When there are no words to pray, help us trust that You will stay.


With Your love please redeem, this tragedy that feels like an awful dream.
Until You return, or call us home, help us stand on the love that You have shown.

(Darin on the farm with his kids.)


Lord, we continue to feel a great ache but keep going for Your Name's sake.

Show us Your promise that we are never alone and that this earth is surely not our home.

Please show us Your glory as You write this redemptive story.
When this seems too hard to face, remind us of Your sovereign grace.


(Darin & us cousins riding on the farm as kids.)

Though it can hurt to think of him, our memory of Darin will never dim.
Jeremiah 29:11

Come All Who are Weary

Amen Rob.

Saturday, March 14, 2009

Beauty for Ashes

In light of one year without my cousin Darin...may our tears be drowning in His mercy this week.

Beauty for Ashes

Come unto me all ye who labor.
Come, and receive rest from your burdens.
Come, find your tears drowning in mercy.
Come, see your darkness dispelled in My light.





Beauty for ashes, gladness for mourning,
Anthems of joy in place of songs of loud despairing;
Pleasure for sorrow, comfort for grieving,
Covering brokenhearted souls in robes of splendor.

Friday, March 13, 2009

Make me Holy again....

This song has blessed me over, over & over again since it was sung a few weeks ago by song writers Seth & Amber Ward at Redeemer.

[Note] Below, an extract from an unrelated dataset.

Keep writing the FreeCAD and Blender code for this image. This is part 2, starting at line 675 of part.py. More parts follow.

Yes, Lord. Make me Holy...again!

**You can purchase the song or the whole CD on Itunes: Holy/Bitter Kiss/Five Cent Stand OR here:


Holy

Lord, I am so ashamed I can't even bow my head to pray And you seem so far away But I know you'll always stay by me When will I ever learn The life, the truth is in following you And knowing you will never fail to love me Make me holy again And I can't hide the pain There is no strength left in me And I am so afraid Your love won't cover all the sin in me So bring me to my knees And lift my eyes to the hill Where your blood was shed for me Make me holy again

Lily on the phone

Talked to little Lily on Wednesday on the phone. She's 2 now. I can't believe it. She is the daughter of one of my best friends and basically my niece.

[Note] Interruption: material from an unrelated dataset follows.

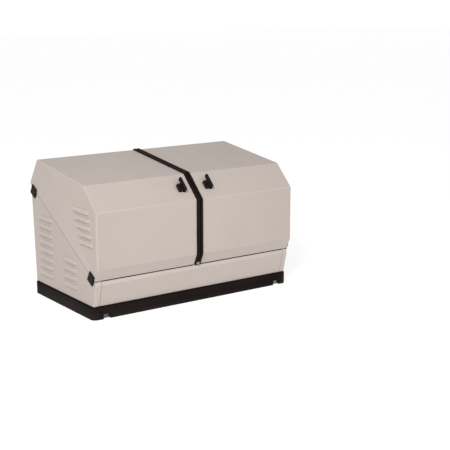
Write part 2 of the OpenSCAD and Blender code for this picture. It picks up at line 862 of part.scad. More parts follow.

Our conversations are short but sweet.

Well, her dog, Chloe, had a bday this week. They had gotten a cake to celebrate. Her mommy, Kristin, had already told they had bought chocolate cake.

I asked Lily what kind of cake they had gotten.

She smartly said, "Black."

*This pic of of Lily in early Nov at her 2nd bday party. I got her fake cell phone. So cute!

Thursday, March 5, 2009

P & G makes a move


I live in an amazing place. A place that has an unshakable history like no other while changing at a blink of an eye.

The P & G has moved. Only a few blocks north but no longer is the sign I see as I come out of the subway every day and head to the block I call home. In a place that changes so quickly it is hard to find a sense of home. It is weird how a sign being taken down & moved a few blocks up the island can make me sad. I stopped and watched the workers for a few minutes. I never even went to the P & G but passed those familiar neon bulbs multiple times a day. I guess that is what makes me sad. Something, anything familiar being taken away from my daily routine.

*Note:
This famous bar was in the pilot of "Will & Grace" and also in an episode of "Seinfeld" and has been on this block for several generations.